### PROBLEM DETAILS
Reproduce exactly the section that begins at the line containing "Write part 2" and ends at the line containing "material being built;", both lines included; omit all other lines.

### DATA SUPPLIED

* * * *

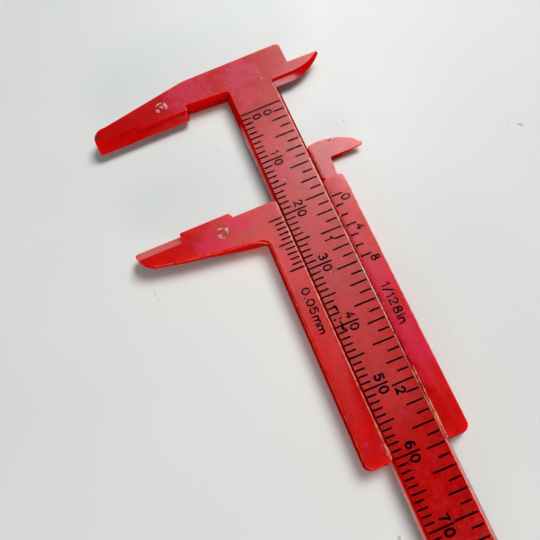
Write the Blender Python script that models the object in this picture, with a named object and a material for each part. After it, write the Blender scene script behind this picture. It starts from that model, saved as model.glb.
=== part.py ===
"""Small moulded-plastic vernier caliper: a main beam with its fixed jaws, and a slider.

Scale coordinates: X runs along the beam from the zero mark towards the tail, Y runs across it
from the beam's centreline towards the inch scale, and Z is up from the table. The empty
"scale_zero" carries them, so that the object's own origin is at the centre of its footprint.
"""

import math

import bmesh
import bpy
from mathutils import Vector

MM = 0.001

# Whole object
THICKNESS = 3.0
SCALE_READING = 20.18
HEAD_END_X = -11.15
BEAM_END_X = 96.85
OUTER_TIP_Y = -28.8
INNER_TIP_Y = 13.65

# Main beam: a dovetail strip, narrow side up
BEAM_TOP_HALF = 3.8
BEAM_FOOT_HALF = 4.6
BEAM_FOOT_Z = 1.0
BEAM_END_RADIUS = 1.0

# Head
HEAD_HALF = 7.7
HEAD_FOOT_HALF = 4.0
HEAD_NOSE_X = -4.9
HEAD_CORNER_RADIUS = 0.8

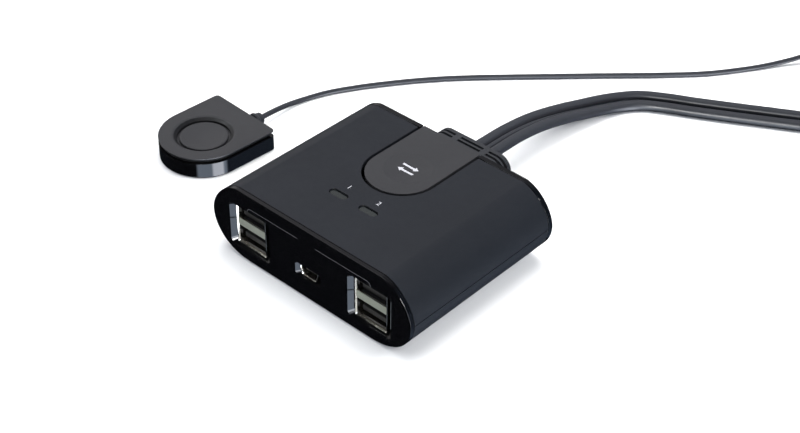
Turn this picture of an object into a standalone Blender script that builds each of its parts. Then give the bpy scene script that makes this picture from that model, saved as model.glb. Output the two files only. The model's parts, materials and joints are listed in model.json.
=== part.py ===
"""A USB sharing switch: two computers share four USB ports, with a wired remote button.

The housing is a squashed tube that runs front to back: a matt top cover and bottom cover,
held between a glossy front bezel with the ports and a glossy rear bezel with the cable gland.
A D-shaped select button is let into the top cover and tilts about pins near its rear edge.
The frame's origin is on the surface the switch stands on, in the middle of the footprint of
the housing, gland and remote. +X runs along the port face, +Y from the ports to the cables.
"""
import math

import bmesh
import bpy
from mathutils import Matrix, Vector

MM = 0.001
GAP = 0.3 * MM              # left between pieces that touch on the real object
SEAM = 0.3 * MM             # the visible joint lines of the housing

# Where the cables leave the gland: everything is placed from this point.
EXIT_X = 28.9 * MM
EXIT_Y = 40.7 * MM
FOOT_STANDS = 0.6 * MM      # how far the feet lift the housing

# Housing
WIDTH = 87.7 * MM
DEPTH = 68.5 * MM
HEIGHT = 27.1 * MM
SEAM_HEIGHT = 13.7 * MM     # widest line of the section, where the two covers meet
TOP_FLAT = 31.6 * MM        # half the width of the flat part of the top
BOTTOM_FLAT = 27.5 * MM
TOP_ROUNDNESS = 1.7         # superellipse powers of the rounded flanks
BOTTOM_ROUNDNESS = 2.12
WALL = 2.0 * MM
FRONT_FLANGE = 1.4 * MM
REAR_FLANGE = 1.85 * MM
SPIGOT_DEPTH = 2.4 * MM
BEZEL_CHAMFER = 0.45 * MM

# Select button
BUTTON_RADIUS = 12.3 * MM
BUTTON_FROM_REAR = 24.75 * MM    # centre of its round front, from the rear face
BUTTON_THICK = 2.0 * MM
BUTTON_GROOVE = 0.6 * MM
BUTTON_AXIS_FROM_REAR = 5.25 * MM
BUTTON_AXIS_UNDER = 1.7 * MM  # hinge axis below the underside of the cover
BUTTON_PIN_RADIUS = 1.0 * MM
DISH_RADIUS = 8.6 * MM
DISH_DEPTH = 0.55 * MM
DISH_AHEAD = 2.9 * MM       # dish centre behind the centre of the round front
POST_RADIUS = 2.0 * MM

# Circuit board and what stands on it
BOARD_TOP = 7.8 * MM
BOARD_THICK = 1.2 * MM
BOARD_HALF_WIDTH = 35.0 * MM
BOARD_FRONT_INSET = 4.2 * MM
BOARD_REAR_INSET = 8.0 * MM
SWITCH_SIDE = 6.0 * MM
SWITCH_BODY = 3.5 * MM
SWITCH_STEM_TOP = 9.4 * MM
SWITCH_STEM_RADIUS = 1.7 * MM
SCREW_REAR = (30.0 * MM, 14.5 * MM)      # half spacing, and distance from the rear face
SCREW_FRONT = (12.5 * MM, 10.2 * MM)     # half spacing, and distance from the front face
SCREW_RADIUS = 1.15 * MM
SCREW_HEAD_RADIUS = 2.3 * MM
SCREW_HEAD = 1.5 * MM
SCREW_LENGTH = 14.0 * MM
BOSS_RADIUS = 3.2 * MM

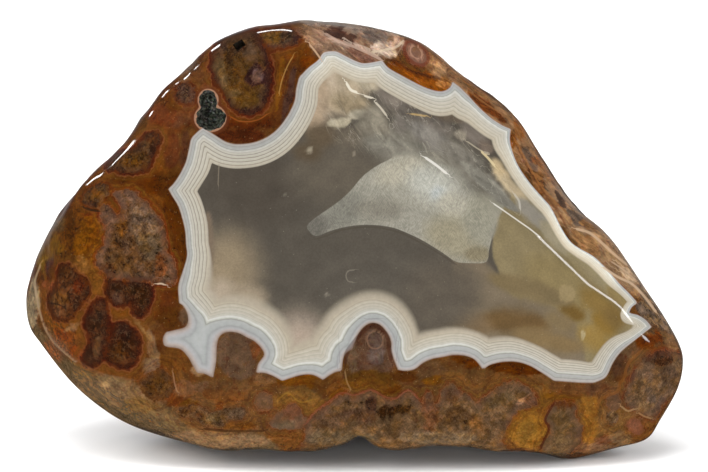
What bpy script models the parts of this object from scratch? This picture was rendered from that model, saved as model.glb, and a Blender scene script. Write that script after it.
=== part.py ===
"""Agate nodule: one polished stone that stands on a small flat at its lower edge.

The stone is described in the frame of its polished face, in millimetres: u runs to the right, v runs up the face
and w points straight out of it. The face leans back by FACE_LEAN, so that frame is tilted when the stone is placed.
"""

import math

import bmesh
import bpy
import numpy as np
from mathutils import Matrix

MM = 0.001

# Main sizes of the stone
FACE_LEAN = math.radians(12.0)
FACE_HEIGHT = 19.0
FACE_DOME_RADIUS = 200.0
BACK_DEPTH = 22.0
BACK_DOME_RADIUS = 160.0
FLAT_BELOW_CENTRE = 33.5
HEART = (0.0, -2.0, -2.0)

# The widest level of the rim, which lies further forward at the right, and how far the rim draws in from there
WAIST_LEVEL = 1.5
WAIST_SLOPE = 0.08
WAIST_SPAN = 22.0
FRONT_TAPER = 0.05
BACK_TAPER = 0.13

# The small ripples of the outline fade out over these distances in front of the waist and behind it
RIPPLE_FRONT_SPAN = 13.0
RIPPLE_BACK_SPAN = 12.0
RIPPLE_SMOOTHING = math.radians(16.0)

# Rounding of the edges, as the width over which two surfaces blend
FRONT_RIM_ROUNDING = 5.5
BACK_RIM_ROUNDING = 13.0

# Outline of the stone seen square to its face, clockwise from the top: (u, v)
OUTLINE = (
    (-8.6, 34.6), (-2.2, 34.2), (4.3, 33.2), (10.8, 31.2), (17.3, 26.9), (23.7, 22.3), (27.1, 19.0),
    (30.1, 14.1), (33.5, 8.9), (37.0, 4.5), (41.7, -0.3), (46.3, -7.7), (49.4, -12.6), (52.0, -17.4),
    (52.5, -20.6), (51.5, -24.6), (48.8, -29.4), (46.6, -32.4), (41.8, -33.8), (37.0, -35.1),
    (33.8, -35.6), (29.8, -34.7), (25.0, -34.3), (20.2, -34.0), (15.4, -33.4), (11.4, -33.4),
    (7.4, -34.2), (3.7, -33.9), (1.0, -31.8), (-1.4, -33.2), (-5.8, -34.3), (-13.4, -34.0),
    (-21.4, -34.2), (-27.8, -33.0), (-35.3, -30.7), (-40.6, -27.8), (-45.6, -23.5), (-50.3, -17.6),
    (-52.4, -14.4), (-52.9, -10.2), (-52.2, -6.7), (-50.0, -0.6), (-47.0, 4.2), (-43.0, 8.9),
    (-37.2, 14.6), (-32.5, 20.7), (-27.5, 26.3), (-23.5, 29.9), (-20.9, 32.0), (-17.9, 33.1), (-13.4, 33.7),
)

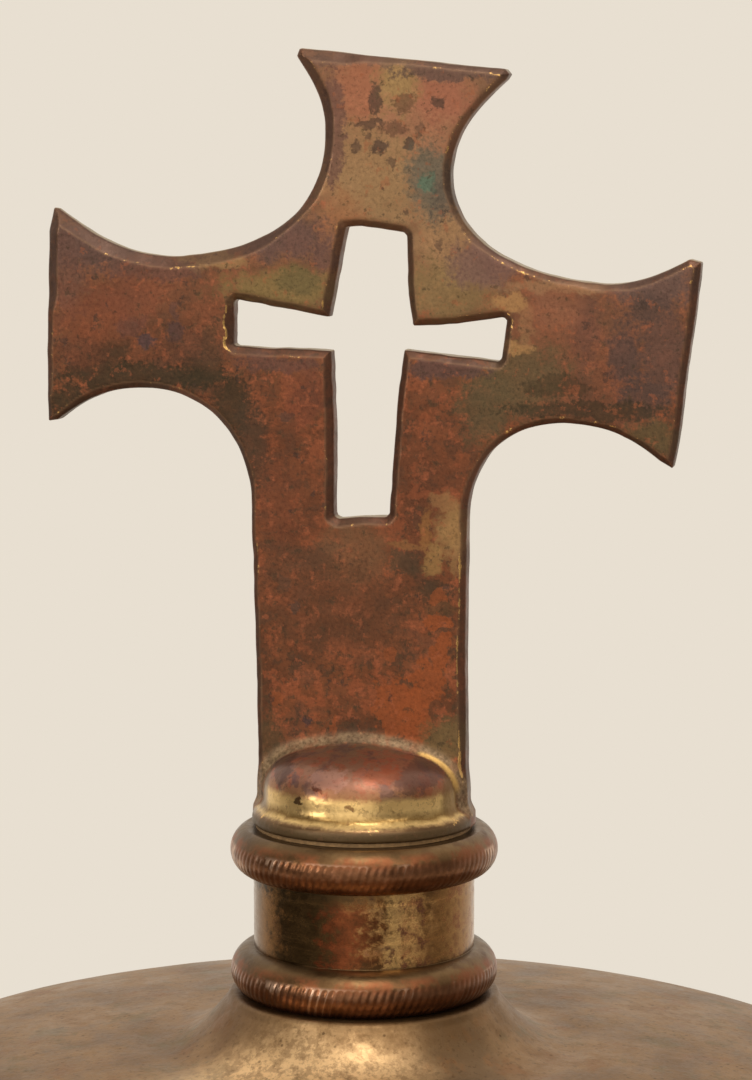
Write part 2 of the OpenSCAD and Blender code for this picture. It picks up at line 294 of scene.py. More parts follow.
class Mat:
    """A material being built; P is the object position in millimetres."""

    def __init__(self, name, offset=(0, 0, 0)):
        self.m = bpy.data.materials.new(name)
        self.m.use_nodes = True
        self.t = self.m.node_tree
        self.t.nodes.clear()
        out = self.n("ShaderNodeOutputMaterial")
        self.b = self.n("ShaderNodeBsdfPrincipled")
        self.link(self.b.outputs[0], out.inputs[0])
        tc = self.n("ShaderNodeTexCoord")
        s = self.vec("SCALE", tc.outputs["Object"], scale=1000.0)
        self.P = self.vec("SUBTRACT", s, offset)

    def n(self, kind):
        return self.t.nodes.new(kind)

    def link(self, a, b):
        self.t.links.new(a, b)

    def put(self, sock, v):
        if isinstance(v, bpy.types.NodeSocket):
            self.link(v, sock)
        elif isinstance(v, (tuple, list)) and len(v) == 3 and sock.type == "RGBA":
            sock.default_value = (*v, 1.0)
        else:
            sock.default_value = v

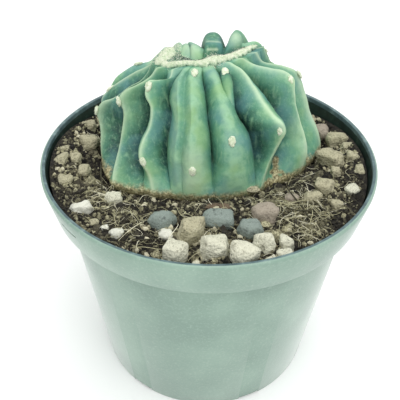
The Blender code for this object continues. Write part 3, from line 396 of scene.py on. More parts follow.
# Looks of the stones: dark, middle and light shade, size of the grain and share of pits
STONE_LOOKS = {
    "stone_tan": ("6E6A56", "B1AC8F", "D6D2B9", 0.9, 0.8),
    "stone_white": ("A8A898", "D8D8CA", "EFEEE4", 1.2, 0.4),
    "stone_grey": ("49524E", "828E87", "ABB4AC", 1.0, 0.45),
    "stone_pale": ("8A8875", "D3D2BD", "E8E7D8", 0.9, 0.8),
    "stone_pink": ("645B50", "9D9384", "C0B6A6", 1.0, 0.5),
    "bark_flake": ("3A3026", "6A5A48", "978771", 0.9, 0.5),
}

# The one stone with the look of another kind, and how often each kind's edges are blunted
DULL_STONES = {"stone_07": "stone_pale"}
BLUNTING_PASSES = {"stone_tan": 1, "stone_white": 1, "stone_grey": 3, "stone_pale": 1, "stone_pink": 2,
                   "bark_flake": 1}

# Working up of the stones: cuts of each edge, least swell, shift of the pattern from stone to stone,
# depth, size and share of the chips, and the height and size of each layer of relief
STONE_CUTS = 5
STONE_SWELL = 0.3
STONE_SHIFT = (7.3, 3.1, 0.0)
CHIPS = (0.7, 3.0, 0.1)
STONE_RELIEF = ((0.5, 4.2), (0.3, 1.6), (0.2, 0.6))

# Camera, fitted to the photograph
CAMERA_PLACE = (0.0, -184.23, 216.04)
CAMERA_AIM = (-2.964, 0.0, 69.538)
CAMERA_ROLL = 0.0123
CAMERA_LENS = 55.06
CAMERA_SENSOR = 36.0

# Studio lights: name, place in metres, size and power
LIGHTS = (("key", (0.1, -0.35, 0.75), 0.5, 2.4), ("top", (0.1, 0.2, 0.9), 0.7, 1.6))
LIGHTS_AIM = (0.0, 0.0, 0.1)
FLOOR_REACH = 3.0


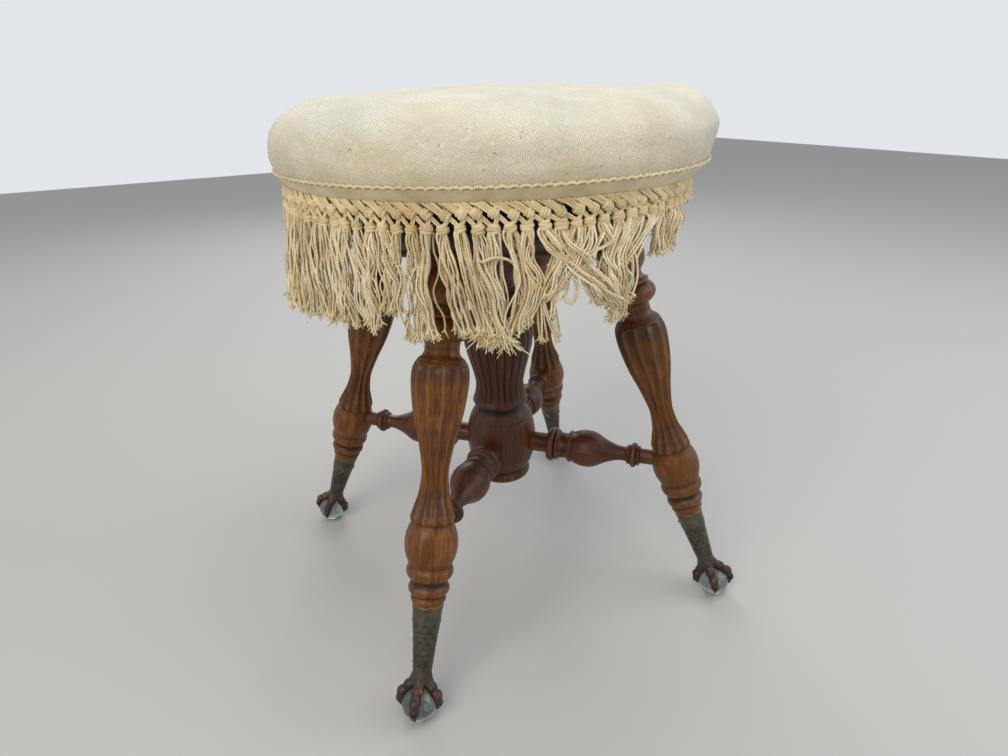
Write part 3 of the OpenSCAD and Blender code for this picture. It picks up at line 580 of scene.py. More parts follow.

* * * *

### RESPONSE TO THIS TASK
Write part 2 of the OpenSCAD and Blender code for this picture. It picks up at line 294 of scene.py. More parts follow.
class Mat:
    """A material being built; P is the object position in millimetres."""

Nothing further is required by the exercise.